The exercise
Can you reproduce the data beneath, keeping every line exact?
=-=-=
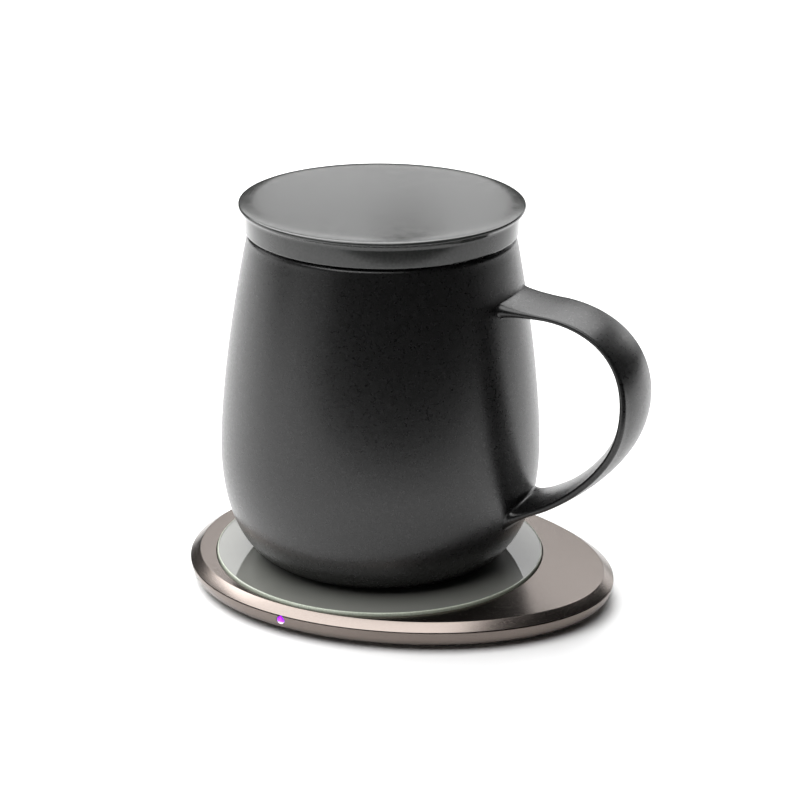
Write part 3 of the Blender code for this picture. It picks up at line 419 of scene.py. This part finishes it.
def stranded_copper():
    """Lacquered strands laid side by side."""
    made, tree, shader, place = start_material("litz_wire")
    wave = node(
        tree, "ShaderNodeTexWave", {"Vector": place, "Scale": 900.0, "Distortion": 2.0, "Detail": 1.0},
        wave_type="RINGS", rings_direction="Z",
    )
    dark, pale = rgba((0.36, 0.12, 0.04)), rgba((0.72, 0.32, 0.14))
    tree.links.new(mixed(tree, wave.outputs["Fac"], dark, pale), shader.inputs["Base Color"])
    shader.inputs["Metallic"].default_value = 1.0
    gloss = spread(tree, noise(tree, place, scale=1500), low=0.28, high=0.4)
    tree.links.new(gloss, shader.inputs["Roughness"])
    tree.links.new(bump(tree, wave.outputs["Fac"], distance=5e-5), shader.inputs["Normal"])
    return made


# Mesh helpers

def smooth(mesh):
    """Shade smoothly, except where faces meet at a crisp edge."""
    mesh.shade_smooth()
    mesh.set_sharp_from_angle(angle=SHARP_ANGLE)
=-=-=
Answer for the task
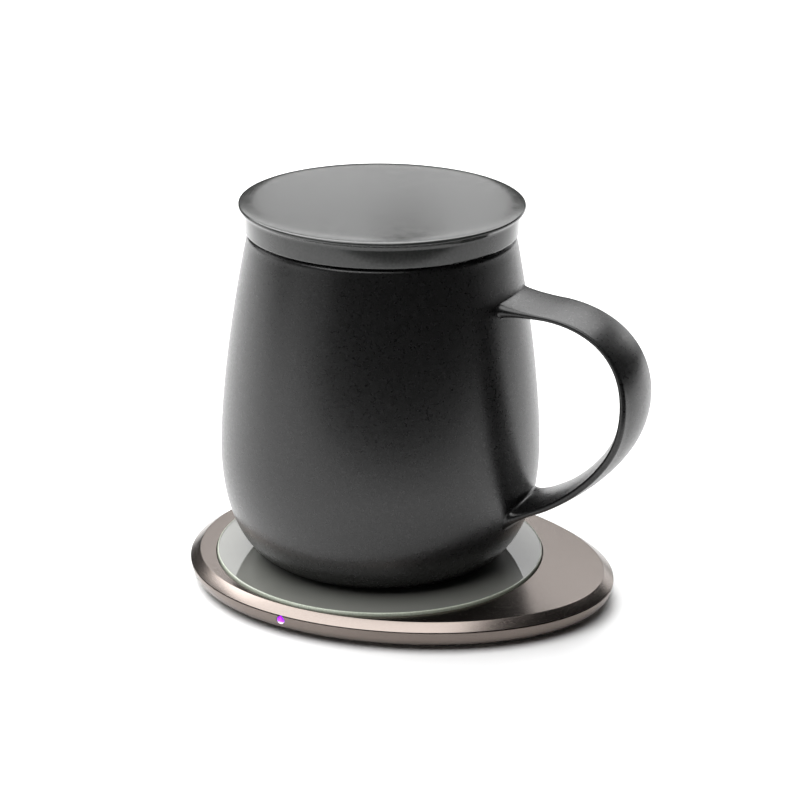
Write part 3 of the Blender code for this picture. It picks up at line 419 of scene.py. This part finishes it.
def stranded_copper():
    """Lacquered strands laid side by side."""
    made, tree, shader, place = start_material("litz_wire")
    wave = node(
        tree, "ShaderNodeTexWave", {"Vector": place, "Scale": 900.0, "Distortion": 2.0, "Detail": 1.0},
        wave_type="RINGS", rings_direction="Z",
    )
    dark, pale = rgba((0.36, 0.12, 0.04)), rgba((0.72, 0.32, 0.14))
    tree.links.new(mixed(tree, wave.outputs["Fac"], dark, pale), shader.inputs["Base Color"])
    shader.inputs["Metallic"].default_value = 1.0
    gloss = spread(tree, noise(tree, place, scale=1500), low=0.28, high=0.4)
    tree.links.new(gloss, shader.inputs["Roughness"])
    tree.links.new(bump(tree, wave.outputs["Fac"], distance=5e-5), shader.inputs["Normal"])
    return made


# Mesh helpers

def smooth(mesh):
    """Shade smoothly, except where faces meet at a crisp edge."""
    mesh.shade_smooth()
    mesh.set_sharp_from_angle(angle=SHARP_ANGLE)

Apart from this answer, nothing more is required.